Additionally, because a compact utility loader frees up two to three individuals, there is more labor to go around, allowing foremen to send their workers to more jobs.

Once an operator has the feel for a compact utility loader and sees the value of it in his fleet, rental also allows for a little experimentation. With more than 35 attachment options available, there are many avenues a compact utility loader can take landscape contractors within their business.

For example, if there is an opportunity for removing trees to open up a residential lawn, a landscape contractor may choose to rent a compact utility loader with a stump grinder attachment. Similarly, landscape contractors looking to expand their businesses into the winter months may choose to rent a snow thrower or rotary broom attachment with their compact utility loader, to gauge whether or not the seasonal expansion will be profitable.
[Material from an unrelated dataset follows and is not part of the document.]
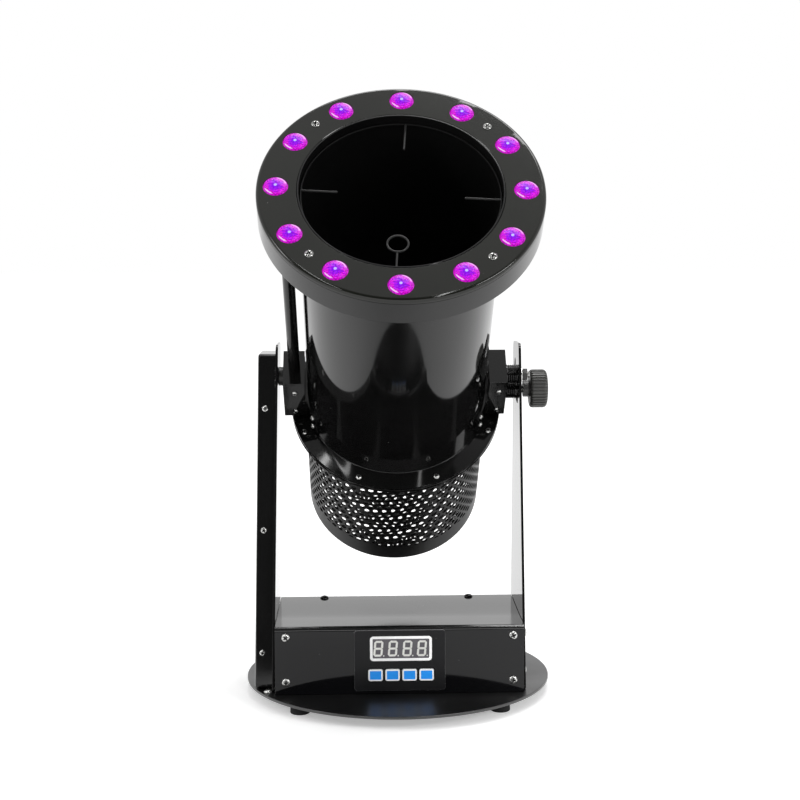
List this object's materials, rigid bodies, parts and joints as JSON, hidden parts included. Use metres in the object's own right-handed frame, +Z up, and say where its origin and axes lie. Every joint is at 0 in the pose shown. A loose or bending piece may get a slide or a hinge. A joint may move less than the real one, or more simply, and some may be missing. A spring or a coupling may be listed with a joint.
{
  "type": "confetti blower",
  "caption": "Stage confetti blower: a fan-driven barrel with a ring of lamps at its mouth, tilting between two arms on a round base with a control box.",
  "frame": {"origin": "centre of the underside of the base disc, above the floor by the height of the feet", "axes": "+Z up; -Y is the front, the side with the display and the way the barrel leans; +X is to the right seen from the front, the side of the lock knob"},
  "size_m": [0.275, 0.4455, 0.5274],
  "materials": {
    "gloss_black_metal": "gloss",
    "satin_black_metal": "satin",
    "bright_steel": "polished",
    "black_rubber": "matte",
    "black_plastic": "satin",
    "smoked_window": "gloss",
    "blue_button": "satin",
    "circuit_board": "satin",
    "bare_aluminium": "satin",
    "violet_lens": "gloss"
  },
  "bodies": {
    "base": {"base_disc": "gloss_black_metal", "rubber_foot_1": "black_rubber", "rubber_foot_2": "black_rubber", "rubber_foot_3": "black_rubber", "rubber_foot_4": "black_rubber", "control_box_cover": "gloss_black_metal", "front_panel": "gloss_black_metal", "display_bezel": "black_plastic", "display_window": "smoked_window", "display_board": "circuit_board", "digit_display": "black_plastic", "power_supply": "bare_aluminium", "driver_board": "circuit_board", "mains_inlet": "black_plastic", "data_socket_in": "bright_steel", "data_socket_out": "bright_steel", "right_arm": "gloss_black_metal", "left_arm": "gloss_black_metal", "left_arm_duct": "gloss_black_metal", "arm_lead": "black_rubber"},
    "barrel": {"barrel_tube": "gloss_black_metal", "right_pivot_block": "gloss_black_metal", "left_pivot_block": "gloss_black_metal", "lamp_conduit": "gloss_black_metal", "left_pivot_bush": "satin_black_metal", "pivot_spacer": "satin_black_metal", "pivot_nut": "satin_black_metal", "lock_spacer": "satin_black_metal", "lamp_ring_housing": "satin_black_metal", "lamp_ring_face": "satin_black_metal", "confetti_screen": "satin_black_metal", "motor_spider": "satin_black_metal", "air_cage": "satin_black_metal", "cage_end_plate": "satin_black_metal", "pivot_bolt": "bright_steel", "pivot_washer": "bright_steel", "bush_lock_ring": "bright_steel", "lock_stud": "bright_steel", "mouth_guard": "bright_steel", "lamp_board": "circuit_board", "fan_motor": "bare_aluminium", "lamp_lens_1": "violet_lens", "lamp_lens_2": "violet_lens", "lamp_lens_3": "violet_lens", "lamp_lens_4": "violet_lens", "lamp_lens_5": "violet_lens", "lamp_lens_6": "violet_lens", "lamp_lens_7": "violet_lens", "lamp_lens_8": "violet_lens", "lamp_lens_9": "violet_lens", "lamp_lens_10": "violet_lens", "lamp_lens_11": "violet_lens", "lamp_lens_12": "violet_lens"},
    "lock_knob": {"lock_knob": "black_plastic"},
    "fan": {"fan_shaft": "bright_steel", "fan_impeller": "black_plastic"},
    "button_1": {"button_1": "blue_button"},
    "button_2": {"button_2": "blue_button"},
    "button_3": {"button_3": "blue_button"},
    "button_4": {"button_4": "blue_button"}
  },
  "joints": [
    {"name": "barrel_tilt", "type": "hinge", "parent": "base", "child": "barrel", "pos_m": [0, -0.006, 0.2755], "axis": [1, 0, 0], "range_deg": [-48.4, 65]},
    {"name": "lock_knob_turn", "type": "hinge", "parent": "barrel", "child": "lock_knob", "pos_m": [0.126, 0.01008, 0.26123], "axis": [1, 0, 0], "continuous": true},
    {"name": "fan_spin", "type": "hinge", "parent": "barrel", "child": "fan", "pos_m": [0, -0.006, 0.2755], "axis": [0, -0.7478, 0.6639], "continuous": true},
    {"name": "button_1_press", "type": "slide", "parent": "base", "child": "button_1", "axis": [0, 1, 0], "range_m": [0, 0.0005], "stiffness_N_per_m": 600, "springref_m": -0.0005},
    {"name": "button_2_press", "type": "slide", "parent": "base", "child": "button_2", "axis": [0, 1, 0], "range_m": [0, 0.0005], "stiffness_N_per_m": 600, "springref_m": -0.0005},
    {"name": "button_3_press", "type": "slide", "parent": "base", "child": "button_3", "axis": [0, 1, 0], "range_m": [0, 0.0005], "stiffness_N_per_m": 600, "springref_m": -0.0005},
    {"name": "button_4_press", "type": "slide", "parent": "base", "child": "button_4", "axis": [0, 1, 0], "range_m": [0, 0.0005], "stiffness_N_per_m": 600, "springref_m": -0.0005}
  ]
}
Although the possibilities are abundant, there comes a point where rental can become more of an expense than an advantage. It is a general rule of thumb in the landscape industry that if a contractor rents a compact utility loader more than three times a month, they would be wiser to purchase one. Once a piece of equipment is used on a weekly basis, it is easier to justify the expense. Furthermore, once compact utility loaders are purchased and integrated into a fleet, most landscape contractors find uses for them on virtually a daily basis.

The bottom line

Labor is expensive for landscape contractors and is becoming increasingly more difficult to find. Whether looking to expand or simply to stay afloat among competitors, landscape contractors are constantly faced with the challenge of retaining quality labor. However, by understanding their own needs for a manual labor alternative and by utilizing the appropriate package, landscape contractors and their compact utility loaders stand to gain a reputation for quality, a competitive edge in the market, and ultimately, higher profits in the long run.

EDITOR’S NOTE: Neil Borenstein is senior marketing manager, Toro Sitework Systems.